The extent to which an incident wave is transmitted is calculated by the transmission coefficient \(t(k,{|T|}^{2})=\frac{{|T|}^{2}}{{|{R}_{0}|}^{2}}\). We will calculate these coefficients by a backward transfer map^31,32,33, obtained by rearranging Eq. (4),

$${\varphi }_{n-1}=-\,{\varphi }_{n+1}+({V}_{n}-\omega +{\gamma }_{n}|{\varphi }_{n}{|}^{2}+{\nu }_{n}|{\varphi }_{n}{|}^{4}){\varphi }_{n}$$

(10)

It is useful to introduce the following notation for later convenience, we define

$${\delta }_{j}={V}_{j}-\omega +{\gamma }_{j}|{\varphi }_{j}{|}^{2}+{\nu }_{j}|{\varphi }_{j}{|}^{4}$$

(11)

Results

With the backward iterative map at hand, we will now compute the transmission coefficients for the case of dimer (two nonlinear sites), trimer (three nonlinear sites) and quadrimer (four nonlinear sites) in the following subsections.

Dimer

We consider the simplest case of two nonlinear layers, i.e., N = 2: The dimer. The cubic-quintic DNLS with N = 3 and N = 4 will be considered in the following subsections. From Eq. (10) with n = 2,

$${\varphi }_{1}=T{e}^{2ik}({\delta }_{2}-{e}^{ik})$$

(12)

where, δ₂ = (V₂ − ω + γ₂|T|² + ν₂|T|⁴)

For n = 1, we have

$${\varphi }_{0}=T{e}^{2ik}[{\delta }_{1}({\delta }_{2}-{e}^{ik})-\mathrm{1]}$$

(13)

where, δ₁ = V₁ − ω + γ₁|T|²|(δ₂ − e^ik)|² + ν₁|T|⁴|(δ₂ − e^ik)|⁴ and from Eq. (9)
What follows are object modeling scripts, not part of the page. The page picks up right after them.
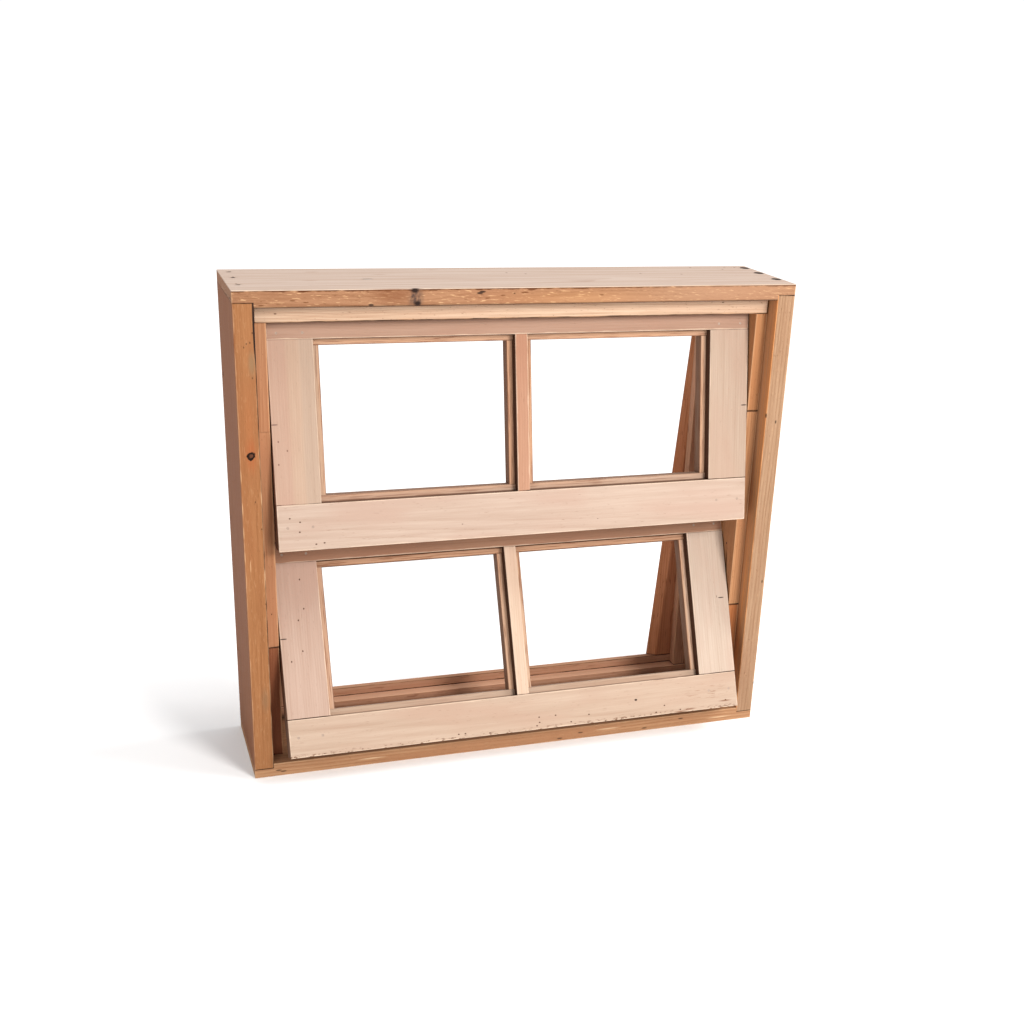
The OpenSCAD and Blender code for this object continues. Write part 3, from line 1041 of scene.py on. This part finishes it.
# %% Find out which edges touch a neighbour
def solid_tree(name):
    mesh = frame["nodes"][name].data
    corners = [v.co for v in mesh.vertices]
    return BVHTree.FromPolygons(corners, [p.vertices for p in mesh.polygons])


TOUCHING = 0.3 * MM
trees = {name: solid_tree(name) for name in board_names}


def touches(point, own_name):
    for name, tree in trees.items():
        if name != own_name and tree.find_nearest(point, TOUCHING)[0] is not None:
            return True
    return False


print("each edge is compared with", len(trees) - 1, "other boards")


# %% Copy one board and clean it
SAME_PLACE = 0.01 * MM
SAME_FACE = math.radians(0.5)


def copy_board(name):
    bpy.ops.object.select_all(action="DESELECT")
    mesh = frame["nodes"][name].data.copy()
    mesh.name = name + "_wood"
    board = bpy.data.objects.new(name + "_wood", mesh)
    scene.collection.objects.link(board)
    board.select_set(True)
    bpy.context.view_layer.objects.active = board
    bpy.ops.object.mode_set(mode="EDIT")
    bpy.ops.mesh.select_all(action="SELECT")
    bpy.ops.mesh.remove_doubles(threshold=SAME_PLACE)
    bpy.ops.mesh.dissolve_limited(angle_limit=SAME_FACE)
    bpy.ops.mesh.select_all(action="DESELECT")
    bpy.ops.object.mode_set(mode="OBJECT")
    bpy.ops.mesh.customdata_custom_splitnormals_clear()
    bpy.ops.object.shade_flat()
    return board


# %% Ease its edges
ARRIS = 0.9 * MM
JOINT_SHARE = 0.35
LONGER_THAN_A_HOLE = 7 * MM
SHARP = math.radians(8)


def long_and_sharp(mesh):
    """Edges between two faces at an angle that are longer than a nail hole's."""
    faces_at = {}
    for face in mesh.polygons:
        for key in face.edge_keys:
            faces_at.setdefault(key, []).append(face)
    for edge in mesh.edges:
        faces = faces_at.get(tuple(sorted(edge.vertices)), [])
        ends = [mesh.vertices[i].co for i in edge.vertices]
        if len(faces) == 2 and (ends[1] - ends[0]).length > LONGER_THAN_A_HOLE:
            if faces[0].normal.angle(faces[1].normal, 0.0) > SHARP:
                yield edge, (ends[0] + ends[1]) / 2


def ease_edges(board, name):
    draw = random.Random(name)
    width = board.data.attributes.new("bevel_weight_edge", "FLOAT", "EDGE")
    eased = 0
    for edge, middle in long_and_sharp(board.data):
        in_joint = touches(middle, name)
        width.data[edge.index].value = JOINT_SHARE if in_joint else draw.uniform(0.75, 1.0)
        eased += 1
    bevel = board.modifiers.new("eased_edges", "BEVEL")
    bevel.limit_method = "WEIGHT"
    bevel.width = ARRIS
    bevel.segments = 2
    bevel.use_clamp_overlap = False
    bpy.ops.object.modifier_apply(modifier="eased_edges")
    bpy.ops.object.shade_flat()
    return eased


boards = {}
for name in board_names:
    boards[name] = copy_board(name)
    eased = ease_edges(boards[name], name)
    print(name, "-", eased, "edges eased,", len(boards[name].data.polygons), "faces")

# %% [markdown]
# ## Put the timber on the boards
#
# Every board now gets its wood, takes the place of its CAD part, and rides on the same
# body. The slot says which finish of the record the board shows.

# %% Finish every board
def slot_of(name):
    if body_of(name) != "frame":
        return "sash_timber"
    if name.startswith(("stop", "head_stop")):
        return "stop_timber"
    if name.startswith(("lining", "batten")):
        return "lining_timber"
    return "frame_timber"


for name in board_names:
    if body_of(name) == "frame":
        wood, front = dress_frame_board(name)
        if name in extras:
            extras[name](wood, front)
        if name == "head":
            stain_nails(wood)
    else:
        wood = dress_sash_board(name)
        if name in extras:
            extras[name](wood)
    board = boards[name]
    board.data.materials.clear()
    board.data.materials.append(wood.finish())
    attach(board, body_of(name))
    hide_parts(name)
    print(name, slot_of(name), len(wood.sheet.tree.nodes), "nodes")

# %% [markdown]
# ## Nails, brads and pins
#
# These are plain round steel, and CAD already gives them their true shape, so they keep
# it and only get a finish. Steel that has sat in damp timber turns dark and dull, with
# brown rust in patches. The brads in the front of the sashes were punched in and wiped
# over with wood dust and oil, and only a brownish dot still shows.

# %% Coat the CAD parts with a finish
def coat(names, sheet):
    for name in names:
        for place in frame["nodes"][name].material_slots:
            place.material = sheet.material
        print(name, "-", sheet.material.name)


filled = [name for name in frame["nodes"] if name in ("upper_brads", "lower_brads")]
bare = [name for name in frame["nodes"] if is_fixing(name) and name not in filled]

# %% Rusty steel
steel = Sheet("rusty_steel")
spot = steel.node("ShaderNodeTexCoord", out="Object")
rust = steel.noise(steel.scaled(spot, (MM, MM, MM)), (1.6, 1.6, 1.6), 4.0, 4)
steel_colour = steel.mix(steel.soft(rust, -0.1, 0.15), tone(34, 30, 30), tone(62, 42, 34))
steel.feed(steel.shader.inputs["Base Color"], steel_colour)
steel.feed(steel.shader.inputs["Roughness"], rust * 0.4 + 0.6)
steel.shader.inputs["Metallic"].default_value = 0.1
steel.shader.inputs["Specular IOR Level"].default_value = 0.2
coat(bare, steel)

# %% Filled brad holes
filler = Sheet("oil_and_dust_filler")
spot = filler.node("ShaderNodeTexCoord", out="Object")
grit = filler.noise(filler.scaled(spot, (MM, MM, MM)), (1.2, 1.2, 1.2), 9.0, 3)
dusty = filler.soft(grit, -0.2, 0.2)
filler_colour = filler.mix(dusty, tone(138, 116, 102), tone(158, 138, 122))
filler.feed(filler.shader.inputs["Base Color"], filler_colour)
filler.feed(filler.shader.inputs["Roughness"], grit * 0.3 + 0.7)
coat(filled, filler)

# %% [markdown]
# ## The floor
#
# The floor is a wide matt white sheet. It reaches so far that its end melts into the
# white wall, and faint patches keep it from looking computed. A sheet that only
# reflects would look grey beside the bright wall, so it also glows very slightly. The
# glow is weak enough to leave the soft shadow beside the window.

# %% Lay the floor
FLOOR_SIZE = 60
FLOOR_GLOW = 0.08

bpy.ops.object.select_all(action="DESELECT")
bpy.ops.mesh.primitive_plane_add(size=FLOOR_SIZE, location=(0, 0, 0))
floor = bpy.context.object
floor.name = "studio_floor"
ground = Sheet("white_floor")
spot = ground.node("ShaderNodeTexCoord", out="Object")
patches = ground.noise(spot, (0.4, 0.4, 0.4), 2.0) + 0.5
ground_colour = ground.mix(patches, tone(240, 240, 241), tone(245, 245, 245))
ground.feed(ground.shader.inputs["Base Color"], ground_colour)
ground.shader.inputs["Roughness"].default_value = 0.9
ground.shader.inputs["Emission Color"].default_value = (1, 1, 1, 1)
ground.shader.inputs["Emission Strength"].default_value = FLOOR_GLOW
ground.shader.inputs["Specular IOR Level"].default_value = 0.0
floor.data.materials.append(ground.material)
print("floor", FLOOR_SIZE, "m wide")
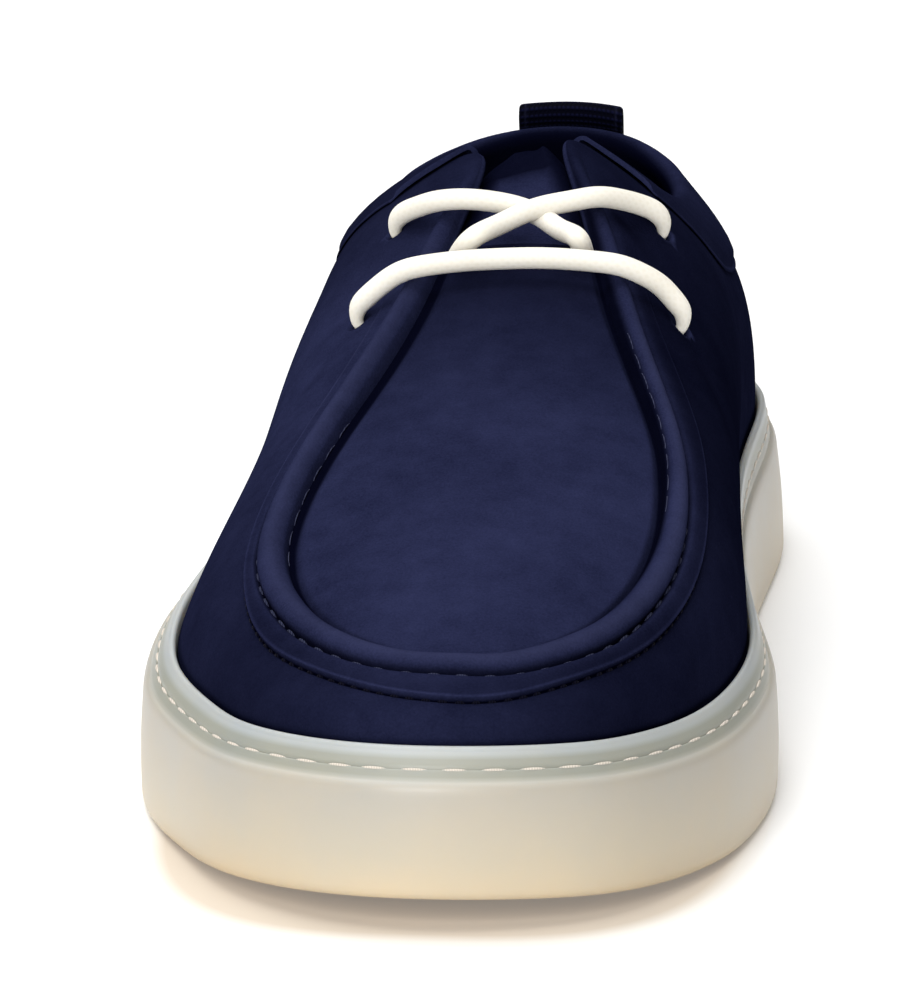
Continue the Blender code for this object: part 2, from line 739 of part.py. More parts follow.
def make_pull_loop(material):
    """A loop of webbing with straight edges, which stands behind the collar band at the back of the heel."""
    middle = np.stack([LOOP_LINE["distance"], LOOP_LINE["height"]], axis=1)
    along = np.gradient(middle, axis=0)
    along /= np.linalg.norm(along, axis=1, keepdims=True)
    square = along[:, ::-1] * (-1, 1) * LOOP_THICKNESS / 2
    wall = Wall(np.linspace(-0.06, 0.06, 61))
    places = np.linspace(-LOOP_HALF_WIDTH, LOOP_HALF_WIDTH, 5) + LOOP_CENTRE
    points = []
    for distance, height in (*(middle + square), *(middle - square)[::-1]):
        line = wall.at(distance, height)
        station, up = (np.interp(places, line[:, 0], line[:, k]) for k in (1, 2))
        sag = np.interp(distance, LOOP_SAG["distance"], LOOP_SAG["share"])
        points.append(np.stack([places, station, up[2] + (up - up[2]) * sag], axis=1))
    builder = Builder()
    builder.tube(np.array(points).transpose(1, 0, 2))
    return builder.make("heel_pull_loop", material)


def lace_rings(route):
    """A ring at each point of a route."""
    return round_rings(np.stack(list(route.values()), axis=1), LACE_RADIUS, 8)


def make_laces(material):
    """The straight bar with the two crossed strands above it, joined where they touch."""
    strands = []
    for name, route in (("laces", LACE_BAR), ("under_strand", LACE_UNDER), ("over_strand", LACE_OVER)):
        builder = Builder()
        builder.tube(lace_rings(route))
        strands.append(builder.make(name, material))
    laces = strands[0]
    for strand in strands[1:]:
        strand.hide_render = True
        strand.display_type = "WIRE"
        boolean = laces.modifiers.new("join", "BOOLEAN")
        boolean.operation = "UNION"
        boolean.solver = "EXACT"
        boolean.object = strand
    return laces


def material(name, colour, roughness):
    made = bpy.data.materials.new(name)
    made.use_nodes = True
    shader = made.node_tree.nodes["Principled BSDF"]
    shader.inputs["Base Color"].default_value = (*colour, 1)
    shader.inputs["Roughness"].default_value = roughness
    shader.inputs["Metallic"].default_value = 0
    made.diffuse_color = (*colour, 1)
    return made


def clear_scene():
    for old in list(bpy.data.objects):
        bpy.data.objects.remove(old)


def main():
    clear_scene()
    rubber = material("translucent_rubber", (0.62, 0.60, 0.50), 0.45)
    nubuck = material("navy_nubuck", (0.012, 0.015, 0.06), 0.85)
    webbing = material("navy_webbing", (0.004, 0.005, 0.02), 0.8)
    lining = material("lining", (0.02, 0.02, 0.035), 0.8)
    cream = material("cream_cord", (0.85, 0.82, 0.74), 0.8)
    make_outsole(rubber)
    make_insole(lining)
    make_upper(nubuck)
    make_tongue(nubuck)
    make_collar_band(nubuck)
    make_pull_loop(webbing)
    make_laces(cream)


main()
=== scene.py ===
"""The looks of the derby shoe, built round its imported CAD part.

Each piece is made again from the part's own tables, at a finer step, and replaces its CAD solid. Everything
is in millimetres in the shoemaker's directions: across (towards the inner side), station (from the back of
the heel to the toe) and height. A turn goes round the shoe: 0 at the back of the heel, along the inner side
to 0.5 at the tip of the toe, and back along the outer side to 1.
"""

import math

import bmesh
import bpy
import numpy as np
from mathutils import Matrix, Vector


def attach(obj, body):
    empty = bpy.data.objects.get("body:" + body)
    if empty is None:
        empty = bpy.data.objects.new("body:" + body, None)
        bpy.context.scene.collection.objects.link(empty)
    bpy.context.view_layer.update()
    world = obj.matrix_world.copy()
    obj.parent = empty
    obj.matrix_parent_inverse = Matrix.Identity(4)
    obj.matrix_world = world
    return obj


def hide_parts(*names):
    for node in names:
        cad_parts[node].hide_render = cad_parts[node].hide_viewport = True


MM = 0.001
UP = np.array([0.0, 0.0, 1.0])

# Driving sizes of the part, in millimetres.
HEEL_CENTRE = 50.0
GAP = 0.4
ARCH_START, ARCH_END, ARCH_RISE = 84.0, 178.0, 2.5
SPRING_START, SPRING_END, TOE_SPRING = 226.0, 302.0, 6.0
HEEL_BEVEL_END, HEEL_BEVEL = 14.0, 1.5
WALL = 2.0
WALL_FOOT = -1.0
APRON_WALL = 1.6
APRON_RADIUS = 78.0
LOOP_HALF_WIDTH, LOOP_CENTRE, LOOP_THICKNESS = 10.4, 0.8, 1.5
LACE_RADIUS = 2.0
EYELET_RADIUS = 2.45

# How far the apron's seam runs from the toe both ways, and the collar from the heel, in turns.
SEAM_END = 25 / 96
COLLAR_END = 18 / 96

# Steps round the finer pieces, and straight across them.
UPPER_COLUMNS, APRON_STRIPS = 576, 84
SOLE_COLUMNS, TREAD_STRIPS, RECESS_STRIPS = 720, 44, 12
INSOLE_COLUMNS, INSOLE_STRIPS, INSOLE_UNDER_STRIPS = 288, 40, 10


def table(names, rows):
    """Columns of numbers by name, from rows of numbers."""
    columns = np.array(rows, float).T
    return dict(zip(names.split(), columns))


# Sections from the back of the heel to the tip of the toe. The outline of the sole, how far its side leans
# in towards the top, and how far in from the outline the cup's recess starts, behind the stitched ledge:
OUTLINE = table("station inner outer lean ledge_inner ledge_outer", (
    (0, -0.8, -0.8, 1.6, 5, 5),
    (5, 20.6, -22, 1.6, 5, 4.8),
    (20, 39, -36.6, 1.6, 5.2, 4.6),
    (46, 46.2, -43.6, 1.6, 5.4, 4.4),
    (70, 45.8, -45.3, 1.4, 5.4, 4.2),
    (90, 44.7, -46.3, 1.2, 4.8, 4),
    (104, 44.3, -47.4, 1, 4.3, 4.1),
    (114, 44.3, -48.4, 0.9, 4, 4.3),
    (130, 44.8, -51.2, 0.8, 3.8, 4.8),
    (155, 46.8, -55.2, 0.6, 3.7, 5.6),
    (184, 51.1, -59.7, 0.4, 4.3, 6.2),
    (212, 54.3, -60.6, 0.3, 5.5, 6.1),
    (237, 52.6, -57.4, 0.3, 6.1, 6.6),
    (260, 47.3, -49.2, 0.3, 6.7, 7),
    (279, 38.7, -39.9, 0.3, 7.1, 7.2),
    (293, 27, -27.2, 0.3, 7.3, 7.3),
    (302, -2, -2, 0.3, 7.3, 7.3),
))

# The top edge of the upper's wall at the same sections: the collar from the heel to the throat's corner,
# then the facing's inner edge, then the apron seam round the toe.
TOP_EDGE = table("station inner outer inner_up outer_up", (
    (8.5, 0, 0, 75.4, 75.4),
    (12, 13.5, -14.5, 74.2, 74.2),
    (24, 22.3, -25.5, 71.4, 71.8),
    (44, 25.6, -29.6, 70.8, 71.6),
    (63, 24.4, -29, 74.4, 74.8),
    (81, 19.6, -23.6, 82.4, 82),
    (94, 12.2, -14.6, 91.2, 89.6),
    (103, 7.8, -9.2, 95.8, 92.6),
    (122, 11.8, -10.8, 89.6, 87.3),
    (148, 18.4, -15, 79.4, 78.6),
    (175, 25.5, -21.8, 69.2, 68),
    (202, 32.5, -30, 59.8, 57.4),
    (229, 33.4, -32.9, 51.2, 48.6),
    (250, 28.9, -27.6, 45.8, 44.4),
    (264, 21.8, -19.5, 43.2, 42.6),
    (272.5, 12.6, -9.3, 41.8, 41.6),
    (275, 3, 3, 41.5, 41.5),
))

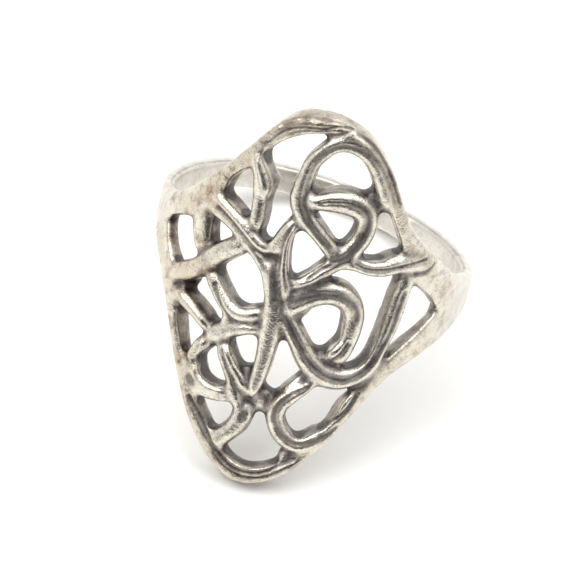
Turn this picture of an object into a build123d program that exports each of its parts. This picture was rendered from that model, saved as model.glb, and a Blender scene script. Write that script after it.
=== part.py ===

$$|{R}_{0}{|}^{2}=\frac{|T{|}^{2}|({\delta }_{2}-{e}^{ik})({\delta }_{1}-{e}^{ik})-{\mathrm{1|}}^{2}}{|{e}^{-ik}-{e}^{ik}{|}^{2}}$$

(14)

$$\Rightarrow |T{|}^{2}=\frac{|{R}_{0}{|}^{2}|{e}^{-ik}-{e}^{ik}{|}^{2}}{|({\delta }_{2}-{e}^{ik})({\delta }_{1}-{e}^{ik})-{\mathrm{1|}}^{2}}$$

(15)

So, the sought transmission coefficient is

$$t(k,|T{|}^{2})={|\frac{{e}^{-ik}-{e}^{ik}}{({\delta }_{2}-{e}^{ik})({\delta }_{1}-{e}^{ik})-1}|}^{2}$$

(16)

We have calculated the transmission coefficient for left moving wave with k > 0. To calculate the transmission coefficient for right moving wave we assume that the sample is flipped such that the encountered sites are now labelled as,1 → N′, 2 → (N − 1)′, ..., N → 1 so that to solve for transmission coefficient with k < 0 we simply need to change V _n  = V_N−n+1 i.e to change V₁ by V₂ and vice versa. Let us introduce the notation

$${\zeta }_{2}={V}_{1}-\omega +{\gamma }_{1}|T^{\prime} {|}^{2}+{\nu }_{1}|T^{\prime} {|}^{4}$$

(17)

and

$$\,\,\,\,\,{\zeta }_{1}={V}_{2}-\omega +{\gamma }_{2}|T^{\prime} {|}^{2}|({\zeta }_{2}-{e}^{ik^{\prime} }{)|}^{2}+{\nu }_{2}|T^{\prime} {|}^{4}|({\zeta }_{2}-{e}^{ik^{\prime} }{)|}^{4}$$

(18)

Using a backward transfer map as discussed above, for the left moving wave with k′ = −k we get

$$|{R^{\prime} }_{0}{|}^{2}=\frac{|T^{\prime} {|}^{2}|({\zeta }_{2}-{e}^{ik^{\prime} })({\zeta }_{1}-{e}^{ik^{\prime} })-{\mathrm{1|}}^{2}}{|{e}^{-ik^{\prime} }-{e}^{ik^{\prime} }{|}^{2}}$$

(19)

and thus the transmission coefficient turns out to be

$$t^{\prime} (k^{\prime} ,|T^{\prime} {|}^{2})={|\frac{{e}^{-ik^{\prime} }-{e}^{ik^{\prime} }}{({\zeta }_{2}-{e}^{ik^{\prime} })({\zeta }_{1}-{e}^{ik^{\prime} })-1}|}^{2}$$

(20)

The lattice is still mirror symmetric with respect to the center of the nonlinear region, we must break this symmetry to achieve an asymmetric transmission leading to the desired diode effect. Once the symmetry is broken, we will have different transmission coefficients for left and right moving wave. This can be done in different ways. We break the symmetry by chosing different potentials on each of the two nonlinear sites, i.e., V _n  ≠ V_N−n+1. For dimer N = 2, we take V _n  = V₀(1 ± ε), and we choose to have positive sign at site 1 and negative sign at site 2, ε is the extent of asymmetry and V₀ is the depth of the potential.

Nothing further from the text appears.